Warangal is recognized as a smart city and one of the best heritage cities of India. It is 150 km away from the state capital Hyderabad. It is also the second largest city in the state of Telangana. The city was the capital of the great Kakatiya rulers who reigned between 12th and 14th centuries.
According to the history of Warangal, the Prola Raja of great Kakatiya dynasty built the beautiful city in 12th century. The Kakatiyas, who ruled the place for more than 200 years, have left the succeeding generations, many grand monuments and architectural wonders like the famous Warangal fort, Swayambhu Temple and many other amazing ancient structures. The Warangal Fort, which is the main attraction of the city is spread over a radius of 19 kilometers between Warangal and Hanamkonda. The fort was constructed in the 13th century in the reign of the Kakateya King Ganapati Deva. The Warangal fort is most famous for its graceful and finitely carved arches and pillars. This fort has four large stone gateways.
Pakhal Lake, situated amidst undulating forest land hills and dales is a popular retreat for the tourists. The lake constructed around 1213 A.D. by Kakatiyan Ruler, Ganapatideva is spread over an area of 30 km2., provides a beautiful site. Set around the shores of this lake is the Pakhal Wild Life Sanctuary with an area of 839 km2. It is a dense forest shelter for a variety of fauna.

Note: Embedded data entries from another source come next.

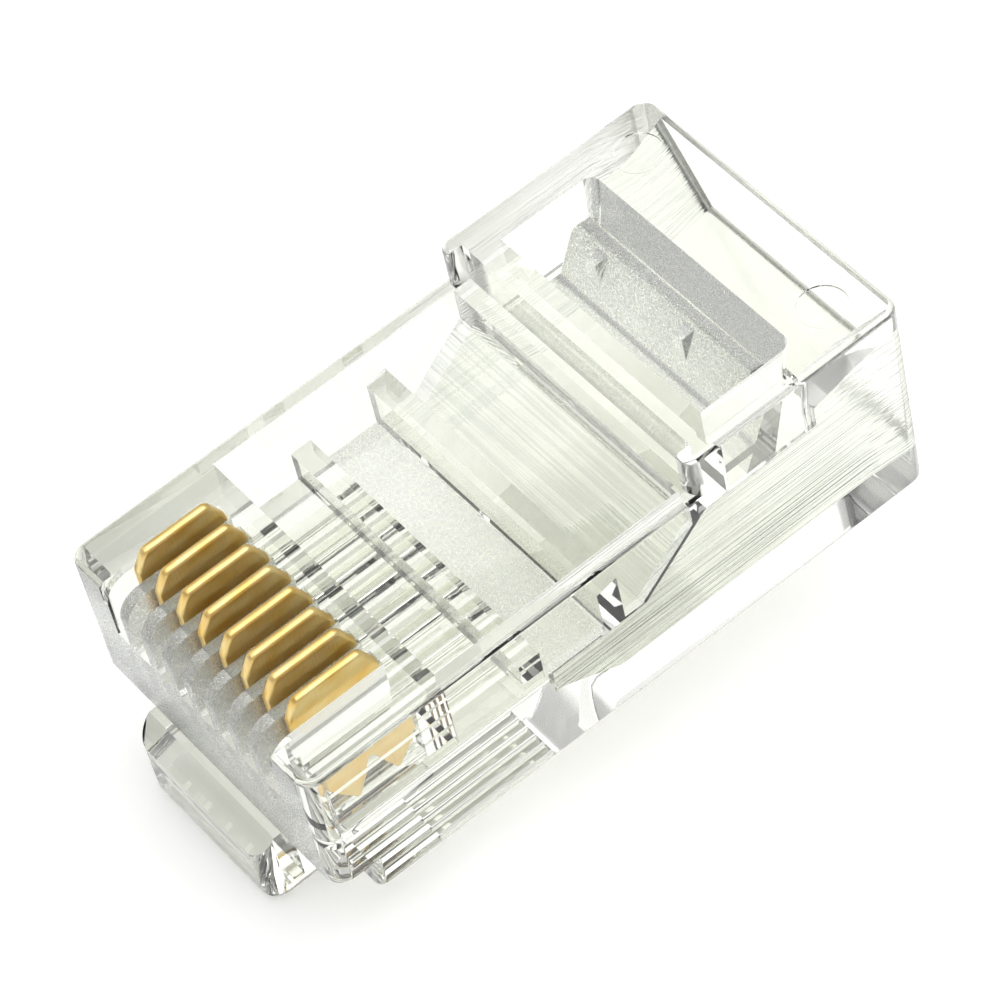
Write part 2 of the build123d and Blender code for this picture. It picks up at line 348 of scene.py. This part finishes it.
class PLUG_PG_contacts(bpy.types.PropertyGroup):
    """Finish of the contact blades."""

    deep_gold: bpy.props.StringProperty(
        name="Deep gold", description="Darker tone of the plating, as sRGB hex", default="#EDBE55"
    )
    pale_gold: bpy.props.StringProperty(
        name="Pale gold", description="Lighter tone of the plating, as sRGB hex", default="#FFEBAE"
    )
    satin: bpy.props.FloatProperty(
        name="Satin", description="Least roughness of the plating", default=0.3, min=0, max=1
    )
    shear_depth: bpy.props.FloatProperty(
        name="Shear depth", description="Depth of the stamping lines", default=0.008 * MM, unit="LENGTH"
    )
    edge_break: bpy.props.FloatProperty(
        name="Edge break", description="Width of the broken edges", default=0.045 * MM, unit="LENGTH"
    )


class PLUG_PG_stage(bpy.types.PropertyGroup):
    """Table, lamps and camera."""

    table: bpy.props.StringProperty(
        name="Table", description="Colour of the table, as sRGB hex", default="#FBFBFB"
    )
    table_glow: bpy.props.FloatProperty(
        name="Table glow", description="Light that the lit-through table gives", default=0.17, min=0
    )
    table_size: bpy.props.FloatProperty(
        name="Table size", description="Side of the table", default=1200 * MM, unit="LENGTH"
    )
    sky: bpy.props.FloatProperty(
        name="Room light", description="Brightness of the room's upper walls", default=0.6, min=0
    )
    soft_box: bpy.props.FloatProperty(
        name="Soft box", description="Brightness of the wide soft box overhead", default=1.75, min=0
    )
    horizon: bpy.props.FloatProperty(
        name="Horizon light", description="Brightness of the room low round the table", default=0.18, min=0
    )
    key_power: bpy.props.FloatProperty(
        name="Top lamp", description="Power of the large soft lamp overhead, in watts", default=0.24, min=0
    )
    fill_power: bpy.props.FloatProperty(
        name="Side lamp", description="Power of the soft lamp at the left, in watts", default=0.06, min=0
    )
    azimuth: bpy.props.FloatProperty(
        name="Azimuth",
        description="Camera's side of the plug",
        default=math.radians(53.71),
        subtype="ANGLE",
    )
    elevation: bpy.props.FloatProperty(
        name="Elevation", description="Camera's height angle", default=math.radians(47.1), subtype="ANGLE"
    )
    roll: bpy.props.FloatProperty(
        name="Roll",
        description="Turn of the camera about its view",
        default=math.radians(-2.55),
        subtype="ANGLE",
    )
    distance: bpy.props.FloatProperty(
        name="Distance", description="Camera to the middle of the plug", default=151.6 * MM, unit="LENGTH"
    )
    lens: bpy.props.FloatProperty(
        name="Lens",
        description="Focal length on a 36 mm wide frame",
        default=185.2,
        subtype="DISTANCE_CAMERA",
    )
    aim: bpy.props.FloatVectorProperty(
        name="Aim",
        description="Point that the camera looks at",
        default=(-0.315 * MM, 0.156 * MM, 6.949 * MM),
        subtype="XYZ",
        unit="LENGTH",
    )


class PLUG_OT_housing(bpy.types.Operator):
    """Dress the housing in clear polycarbonate"""

    bl_idname = "plug.dress_housing"
    bl_label = "Dress the housing"

    def execute(self, context):
        finish = context.scene.plug_plastic
        pit, line = finish.frost_grain / MM, finish.line_width / MM
        flow, pits, cutter_lines, core_lines = (1.5, 4, 1.5), (pit, pit, pit), (6, line, 6), (0.3, 9, line)
        # Roughness, depth and painted shade of the cutter's and the core's lines
        haze, depth, marks_painted_shade = finish.line_haze, finish.line_depth, finish.line_painted_shade
        # Each finish below greys its colour in its marks towards its shade: painted shade
        clear = polycarbonate("clear_polycarbonate", finish, finish.flow_painted_shade, flow, finish.polish)
        frosted = polycarbonate(
            "eroded_polycarbonate",
            finish,
            finish.frost_painted_shade,
            pits,
            finish.frost,
            finish.frost_depth,
            finish.frost_through,
        )
        milled = polycarbonate("milled_polycarbonate", finish, marks_painted_shade, cutter_lines, haze, depth)
        drawn = polycarbonate("drawn_polycarbonate", finish, marks_painted_shade, core_lines, haze, depth)
        housing = dress("housing", "moulded_housing", finish.edge_break, clear)

        # The cutter's lines run across the sloping wall, and the core's along the cavity's sides
        refinish(housing, milled, *SLOPING_WALL)
        for side in (CAVITY_LEFT_SIDE, CAVITY_RIGHT_SIDE):
            refinish(housing, drawn, *side)
        for matt in (FLOOR_BETWEEN_BARS, JACKET_ANCHOR, WINDOW_REAR_WALL, NOSE_RIBS, REAR_END):
            refinish(housing, frosted, *matt)
        return {"FINISHED"}


class PLUG_OT_latch(bpy.types.Operator):
    """Dress the latch in the same plastic as the housing"""

    bl_idname = "plug.dress_latch"
    bl_label = "Dress the latch"

    def execute(self, context):
        finish = context.scene.plug_plastic
        material = bpy.data.materials["clear_polycarbonate"]
        dress("latch", "moulded_latch", finish.edge_break, material)
        return {"FINISHED"}


class PLUG_OT_contacts(bpy.types.Operator):
    """Plate the contact blades with gold"""

    bl_idname = "plug.dress_contacts"
    bl_label = "Plate the contacts"

    def execute(self, context):
        finish = context.scene.plug_contacts
        material = gold_plate(finish)
        for name in CONTACTS:
            dress(name, f"gilt_{name}", finish.edge_break, material)
        return {"FINISHED"}


def add_lamp(name, place, target, size, power):
    """A square soft lamp that faces the target."""
    bpy.ops.object.light_add(type="AREA", location=place)
    lamp = bpy.context.object
    lamp.name = name
    lamp.data.size = size
    lamp.data.energy = power
    lamp.rotation_euler = (Vector(target) - Vector(place)).to_track_quat("-Z", "Y").to_euler()


def add_camera(stage):
    """The camera, placed round its aim by azimuth, elevation and distance, then rolled."""
    azimuth, elevation = stage.azimuth, stage.elevation
    flat = math.cos(elevation)
    back = Vector((math.sin(azimuth) * flat, -math.cos(azimuth) * flat, math.sin(elevation)))
    bpy.ops.object.camera_add(location=Vector(stage.aim) + back * stage.distance)
    camera = bpy.context.object
    camera.name = "photo_camera"
    camera.data.sensor_width = 36.0
    camera.data.lens = stage.lens
    camera.data.clip_start = 0.01
    camera.data.clip_end = 10.0
    camera.rotation_mode = "QUATERNION"
    camera.rotation_quaternion = (-back).to_track_quat("-Z", "Y") @ Quaternion((0, 0, 1), stage.roll)
    bpy.context.scene.camera = camera


def room_light(stage):
    """A grey room under a wide soft box, which draws the edges and walls of clear plastic."""
    world = bpy.data.worlds.new("room")
    world.use_nodes = True
    tree = world.node_tree
    tree.nodes.clear()
    way = add_node(tree, "ShaderNodeTexCoord").outputs["Generated"]
    up = add_node(tree, "ShaderNodeSeparateXYZ", {"Vector": way}).outputs["Z"]

    # Heights, from 0 at the horizon to 1 overhead, at which the soft box begins and is at its brightest
    edge, full = 0.8, 0.88
    walls = {"Value": up, "From Min": 0.0, "From Max": edge, "To Min": stage.horizon, "To Max": stage.sky}
    rise = stage.soft_box - stage.sky
    box = {"Value": up, "From Min": edge, "From Max": full, "To Min": 0.0, "To Max": rise}
    room = add_node(tree, "ShaderNodeMapRange", walls).outputs["Result"]
    overhead = add_node(tree, "ShaderNodeMapRange", box, interpolation_type="SMOOTHSTEP").outputs["Result"]
    strength = add_node(tree, "ShaderNodeMath", {0: room, 1: overhead}, operation="ADD").outputs["Value"]
    light = add_node(tree, "ShaderNodeBackground", {"Color": (1, 1, 1, 1), "Strength": strength})
    add_node(tree, "ShaderNodeOutputWorld", {"Surface": light.outputs["Background"]})
    world.cycles.sampling_method = "NONE"
    return world


class PLUG_OT_stage(bpy.types.Operator):
    """Lay the table and set the lamps and the camera"""

    bl_idname = "plug.set_stage"
    bl_label = "Set the stage"

    def execute(self, context):
        stage = context.scene.plug_stage
        bpy.ops.object.select_all(action="DESELECT")
        bpy.ops.mesh.primitive_plane_add(size=stage.table_size, location=(0, 0, 0))
        table = context.object
        table.name = "table"
        table.data.materials.append(table_white(stage))
        overhead, left = (0, 0, 300 * MM), (-300 * MM, -120 * MM, 140 * MM)
        add_lamp("top_lamp", overhead, target=(0, 0, 0), size=300 * MM, power=stage.key_power)
        add_lamp("side_lamp", left, target=(0, 0, 5 * MM), size=150 * MM, power=stage.fill_power)
        context.scene.world = room_light(stage)
        context.scene.view_settings.view_transform = "Standard"
        cycles = context.scene.cycles
        cycles.max_bounces = MOST_WALLS_SEEN
        cycles.transmission_bounces = MOST_WALLS_SEEN
        cycles.glossy_bounces = 6
        cycles.transparent_max_bounces = 16
        add_camera(stage)
        return {"FINISHED"}


class PLUG_PT_panel(bpy.types.Panel):
    """Lists the steps that finish the plug"""

    bl_idname = "PLUG_PT_panel"
    bl_label = "Modular plug"
    bl_space_type = "VIEW_3D"
    bl_region_type = "UI"
    bl_category = "Plug"

    def draw(self, context):
        for operator in OPERATORS:
            self.layout.operator(operator.bl_idname)
        for group in GROUPS:
            box = self.layout.box()
            box.label(text=GROUPS[group].__doc__)
            for name in GROUPS[group].__annotations__:
                box.prop(getattr(context.scene, group), name)


GROUPS = {"plug_plastic": PLUG_PG_plastic, "plug_contacts": PLUG_PG_contacts, "plug_stage": PLUG_PG_stage}
OPERATORS = (PLUG_OT_housing, PLUG_OT_latch, PLUG_OT_contacts, PLUG_OT_stage)


def register():
    for made in (*GROUPS.values(), *OPERATORS, PLUG_PT_panel):
        bpy.utils.register_class(made)
    for name, group in GROUPS.items():
        setattr(bpy.types.Scene, name, bpy.props.PointerProperty(type=group))


def unregister():
    for name in GROUPS:
        delattr(bpy.types.Scene, name)
    for made in reversed((*GROUPS.values(), *OPERATORS, PLUG_PT_panel)):
        bpy.utils.unregister_class(made)


def main():
    register()
    bpy.ops.plug.dress_housing()
    bpy.ops.plug.dress_latch()
    bpy.ops.plug.dress_contacts()
    bpy.ops.plug.set_stage()


if __name__ == "__main__":
    main()
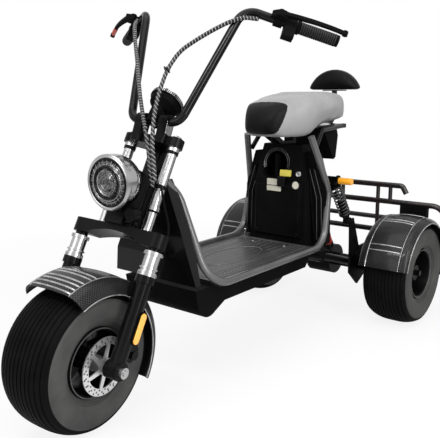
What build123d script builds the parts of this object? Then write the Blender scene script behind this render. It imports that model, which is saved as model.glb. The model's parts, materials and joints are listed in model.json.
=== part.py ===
"""Electric cargo trike: fat front tyre in a raked fork, tall handlebar, low footboard,
two driven rear wheels under wide fenders and a tube rack behind the seat.

Millimetres. X forward, Y to the vehicle's left, Z up from the floor.
The rear axle stands at x = 0 while the pieces are made; save() then moves every piece so
that the origin is on the floor under the middle of the vehicle.

The front end is modelled upright in the fork's own frame: origin at the front wheel's
centre, Z up along the fork, X forward. save_front() lays it back by RAKE and turns it by
STEER_REST, which is how the trike stands when it is parked.
"""
import os
from math import atan2, cos, degrees, hypot, radians, sin

from build123d import *

# ---- driving dimensions ---------------------------------------------------------------
WHEEL_RADIUS = 203.0        # fat 16 x 8 tyre, 406 mm over the tread
TYRE_WIDTH = 180.0
RIM_RADIUS = 100.0
WHEELBASE = 1344.0
HALF_TRACK = 354.0          # middle of a rear tyre from the centre plane
RAKE = 28.3                 # lean of the steering axis, degrees from upright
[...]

The sanctuary harbors mammals which include the nilgai, chital, leopard, jackal, sloth bear, porcupine, langoor, bonnet macaque, and reptiles like the python, cobra, russell’s viper, common krait, monitor lizard, indian chameleon, and occasionally, marsh crocodiles. Fishes of the lake include Botcha, Rohu, Jella, Chandamama, Naayanikuntha, Peraka, Poomeenu, Korramatta, Kodipe, Kailam, &c. belonging to at least 6 orders of freshwater fishes.
Bhadrakali Temple is one of the oldest temples for Goddess Bhadrakali, situated on a hilltop between the two cities of Hanamkonda and Warangal, Telangana, India.
The temple is believed to be built in 625 A.D by the King Pulakeshin II of Chalukya dynasty to commemorate his victory over Vengi region of Andhra Desham, as per the writings on the temple wall. Kakatiya kings later have adopted the temple and considered Goddess Bhadrakali as their "Kula Devatha". A lake was also built by Ganapati-deva adjacent to the temple. Due to the fall of Kakatiya dynasty to the Muslim rulers of Delhi, the temple lost its prominence. The Kakatiyas negotiated a truce with Allauddin Khilji by offering the diamond in exchange not to be invaded. He sent his slave and personal confidant Malik Kufur to personally transport the diamond. In 1950, the temple was renovated by Sri Ganesh Rao Sastri a devi upasaka along with Gujrati businessman Shri Maganlal. After that the help of a local public and other affluent locals. Apara Ekadashi is observed as Goddess Bhadrakali Ekadashi. The history of the Koh-i-Noor diamond; part of British Crown Jewels, is closely associated with this temple as it was installed, as the left eye of Goddess Bhadrakali by the Kakatiya dynasty.
The Thousand Pillar Temple or Rudreswara Swamy Temple is a historic Hindu temple located in the town of Hanamakonda, Telangana State, India. It is dedicated to Lord Shiva, Vishnu and Surya. Thousand Pillar Temple, along with Warangal Fort, Kakatiya Kala Thoranam and Ramappa Temple are added to the tentative list of World Heritage sites recognised by UNESCO. Many Hindu temples were developed under the patronage of Ganapati Deva, Rudrama Devi and Prataparudra who were of Kakatiya dynasty. The Thousand Pillar Temple was believed to be constructed during the period between 1175-1324 CE by order of the king, Rudra Deva. It stands out to be a masterpiece and achieved major heights in terms of architectural skills by the ancient Kakatiya Vishwakarma Sthapathis (Architect). The Executive officer of the subject temple is P.Venugopal.